Many of the Maasai men at the meeting said it should end, although one said only because an "uncut woman is better" in bed.

- Cries and curses -

"I was screaming and struggling," said Martha, 18, who was 10 when two women, under pressure from their community, cut her at home in Narok East on her father's say-so.

She later fled to a local shelter run by activist Patrick Ngigi, who says his organisation Mission with a Vision has rescued some 3,000 victims of FGM since 1997.

The shelter, supported by the United Nations Population Fund, has CCTV and panic buttons to protect the girls from fathers and elders who disagree with its mission.

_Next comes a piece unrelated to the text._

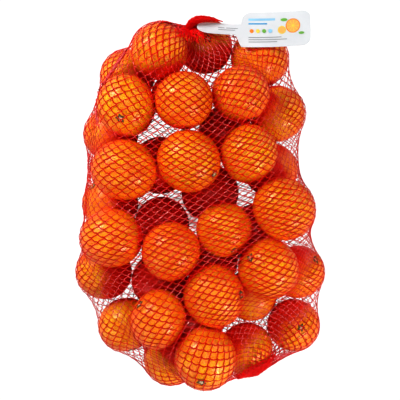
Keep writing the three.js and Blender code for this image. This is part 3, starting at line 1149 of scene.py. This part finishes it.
folds = {
    # ways across the net, with the half width of each, its number of yarns and the range of their
    # painted light
    "loose": [
        ([(-80, 170, 60), (-91, 152, 60), (-99, 141, 62), (-106, 131, 62), (-112, 121, 60),
          (-118, 108, 52)], 4.6, 16, (0.3, 1.0)),
        ([(-116, 100, 60), (-113, 90, 62), (-110, 78, 62)], 2.6, 8, (0.3, 1.0)),
        ([(-125, 53, 45), (-126, 40, 45), (-124, 26, 45)], 1.4, 6, (0.3, 1.0)),
        ([(86, -184, 30), (95, -179, 30), (106, -173, 30)], 3.0, 12, (0.3, 1.0)),
    ],
    "tight": [
        ([(-14, 196, 60), (-19, 190, 66), (-23, 184, 70), (-25, 177, 70)], 6.0, 14, (0.6, 0.9)),
        ([(-13, 196, 60), (-14, 190, 64), (-15, 183, 67), (-14, 174, 66)], 4.5, 12, (0.7, 1.0)),
        ([(-13, 196, 60), (-9, 190, 64), (-5, 183, 67), (-1, 173, 68)], 4.0, 9, (0.7, 1.0)),
        ([(-12, 196, 60), (-5, 191, 64), (2, 185, 67), (8, 177, 68)], 3.0, 6, (0.7, 1.0)),
        ([(-14, 196, 58), (-24, 196, 66), (-36, 196, 80), (-48, 195, 80)], 2.2, 12, (0.3, 0.6)),
        ([(41, -201, 30), (52, -199, 30), (62, -196, 30), (71, -192, 30), (80, -186, 30),
          (89, -180, 30)], 8.0, 84, (0.0, 0.5)),
    ],
    "spread": 0.5,  # of the yarns across a fold, in its half widths
    "starts": (0.0, 0.12),  # where its yarns begin and end, as shares of its length
    "ends": (0.62, 1.0),
    "taper": (0.25, 2.5),  # the part of a half turn whose sine's root narrows it
    "dropFrom": 300.0,  # the height from which yarns are dropped on the net
    "outFrom": (0.0, 0.0, 45.0),  # a place inside the bag
    "points": 46,
    "zigzag": 7.6,
    "zigzagWidth": 1.5,
    "halfWidth": 0.36,
    "halfThick": 0.3,
    "lowest": 0.2,  # off the net's surface
    "highest": 1.1,
}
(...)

"It's a dangerous job... You make so many enemies, but slowly with time, you get used to it," said Ngigi, who has faced curses by community elders.

The work is endless: at the village meeting, Ngigi was quietly approached by women pleading with him to take six more girls at risk of FGM.

The practise persists among the community thanks to beliefs that a girl should be cut ahead of marriage, and should she not undergo it will face ostracism.

As a result, Ngigi said change requires education, dialogue and an end to corruption.

"When a policeman comes and finds you doing it, you just give him something and you continue," he said.

Police officer Raphael Maroa rejected the accusation of corruption but admitted FGM was entrenched, with many girls now spirited over the nearby Tanzanian border for the procedure.

Ngigi criticised the community's lack of education -- roughly half of Narok's population is illiterate, according to 2022 figures -- but then admitted to AFP that his two daughters had also been cut, to avoid "conflict with my parents".

- 'A monster' -

The Maasai remain among Kenya's poorest communities and have faced decades of land loss due to colonial settlers and now tourism, and some remain suspicious of outsiders trying to change their way of life.

One young Maasai man told AFP he had friends who still believed in FGM, but said girls were no longer cursed -- a form of social control, used by elders -- for refusing it.

Cynthia Taruru would disagree.

Her father cursed her when her college-educated sister rescued her from FGM aged 11.

"I could see myself dying, or not getting children, because I believed my father had just cursed me," said Taruru, now 23.

"I had to pay my father a cow to get the curse lifted," she said.

Local health officials said victims of FGM often suffer fistulas and obstructed labour in childbirth, exacerbated by long distances to health facilities.

Many young women, hoping to protect their families from arrest for allowing FGM, opt for home births, raising the risk of complications and death, although officials said data was lacking on exact numbers.

Nurse Loise Nashipa, 32, at the Entasekera Health Centre, described FGM as "a monster".

"There's bleeding, and there's pain, and infection," she said, saying most cutting was still done by elderly women in unsanitary conditions.

Officially, FGM rates have fallen, said Rhoda Orido, head nurse at Narok County Hospital, "but I think it's because some deliver at home".

- 'He'll forgive me' -

As night fell at Ngigi's shelter, the girls celebrated the graduation of Cecilia Nairuko, 24, who ran away from FGM and forced marriage at the age of 15 and has qualified as a psychologist.

Beaming, she danced around the facility in a graduation gown that has passed from one girl to the next.

But her mood darkened when asked about her family: her father and three of her four brothers have not forgiven her.

She knows there is one path back to her family: "If I can earn enough money, he'll forgive me."